Rue Général-Dufour, les murs doivent s’en souvenir encore. De son rire tonitruant. De ses talons claquant sur les vieux parquets; ou posés, au bout de ses longues jambes, sur son bureau où elle passait des heures à s’entretenir avec ses contacts, au cornet de son téléphone en bakélite. Françoise Buffat, figure mythique du Journal de Genève, s’est éteinte vendredi. Elle avait 84 ans. Son décès survient quelques semaines après celui de sa fille, Juliette Buffat, spécialisée en thérapie de couple et sexologue. Et un peu plus de vingt ans après sa retraite du Journal et une carrière poursuivie comme chroniqueuse à la Tribune de Genève et dans le trimestriel de la communauté juive libérale de Genève, Hayom.

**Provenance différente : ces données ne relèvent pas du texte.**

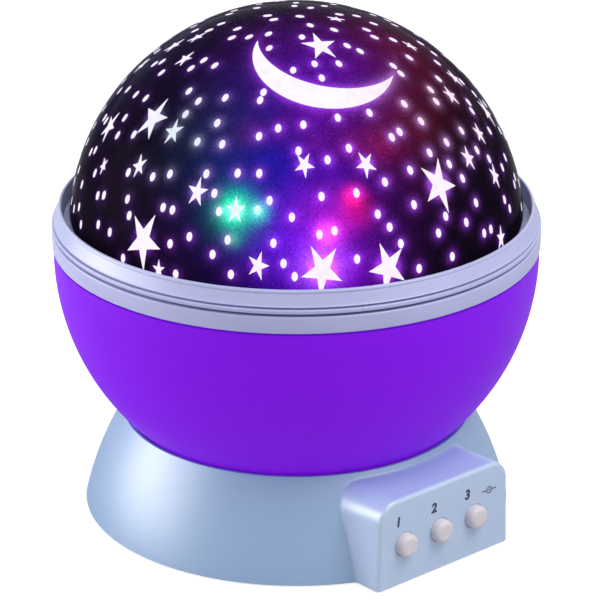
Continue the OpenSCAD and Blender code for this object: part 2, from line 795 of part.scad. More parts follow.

Elégante journaliste remarquée comme correspondante à l’ONU en 1976 par le rédacteur en chef d’alors, Claude Monnier, et auteure d’une dizaine d’ouvrages (romans, nouvelles, témoignages, biographies), Françoise, c’était d’abord une «tronche». Une «forte en tête» qui, de l’avis de tous ceux qui s’en souviennent, ne doutait guère de ses convictions. Crainte des politiciens pour ses éditoriaux et commentaires dont on pouvait ne pas se relever, dictant l’agenda de l’alors surpuissant Parti libéral genevois…

Une thèse avec Denis de Rougemont

Françoise Buffat arrive avec sa famille à Genève en 1942, à l’âge de 9 ans, fuyant son Alsace natale en guerre. Après des études de sciences politiques, une thèse sous la houlette de Denis de Rougemont, elle s’installe définitivement en Suisse. Aujourd’hui, le site de la Société genevoise des écrivains la dit «passionnée d’écriture», et au Journal, elle se distinguait «par sa plume libertine, excellant aussi bien dans le commentaire politique que dans le billet d’humeur et d’humour».

Pendant deux décennies, les séances du Grand Conseil genevois et du Municipal, elle les a toutes suivies ou presque, jusqu’à pas d’heure, envoyant ses papiers jusque très tard dans la soirée, sous forme de «flashs minuit», comme on les appelait alors au Journal. Les conseillers d’Etat et administratifs se les arrachaient pour savoir à quelle sauce ils avaient été apprêtés par celle qui signait le plus souvent «Fbu».

Le hold-up du siècle

Réputée pour faire et défaire les carrières de sa plume de feu, y compris dans son propre camp politique, LA Buffat – comme elle était simplement surnommée par tous – hérite alors du titre à la fois envié et un brin excessif de «8e conseillère d’Etat de la République et Canton de Genève». Ce, alors qu’elle était en réalité Vaudoise: Strasbourgeoise d’origine, elle avait confessé il y a une année au site Nouvelles.ch: «En l’épousant, j’ai hérité du canton de mon mari.»

Mais Françoise, c’était aussi une journaliste de terrain. On se souvient de ce dimanche matin, à 9h30, au bout des Rues-Basses, à Genève, le 25 mars 1990. Elle écrit alors, sur la brèche: «Dans ce quartier d’affaires, tout dort encore. Un passant traverse le passage des Lions lorsqu’il aperçoit, derrière la porte vitrée du N° 6, l’entrée du personnel de l’UBS, un homme bâillonné dans la loge du gardien. Le passant se rue sur un téléphone et, quelques minutes plus tard, la Police est sur les lieux»:

Une page se tourne décidément dans l’histoire du journalisme romand

Que s’est-il passé? «Dimanche matin, en plein centre de Genève, 4 ou 5 bandits armés ont commis le plus gros hold-up de l’histoire policière suisse! A la rue du Rhône, au siège de l’Union de Banques Suisses de Genève, ils ont raflé pour 35 millions de francs en monnaies étrangères. En ouvrant une dizaine de coffres-forts, sans effraction, et sans déclencher l’alarme.»

A l’heure où la presse vit des jours difficiles, Philippa De Roten, elle aussi ex de la «locale» du Journal de Genève et aujourd’hui directrice des programmes société et culture de la RTS, écrivait ce dimanche sur Facebook: «Une page se tourne décidément dans l’histoire du journalisme romand.» Après que dans un resto de la rive droite, la Buffat eut encore une fois éclaté de rire en 2016, toujours selon Nouvelles.ch: «J’ai toujours rêvé d’habiter les Eaux-Vives, vivre au bord du lac. Je ne ficherai plus rien que regarder le Jet d’eau et j’écrirai de la poésie.»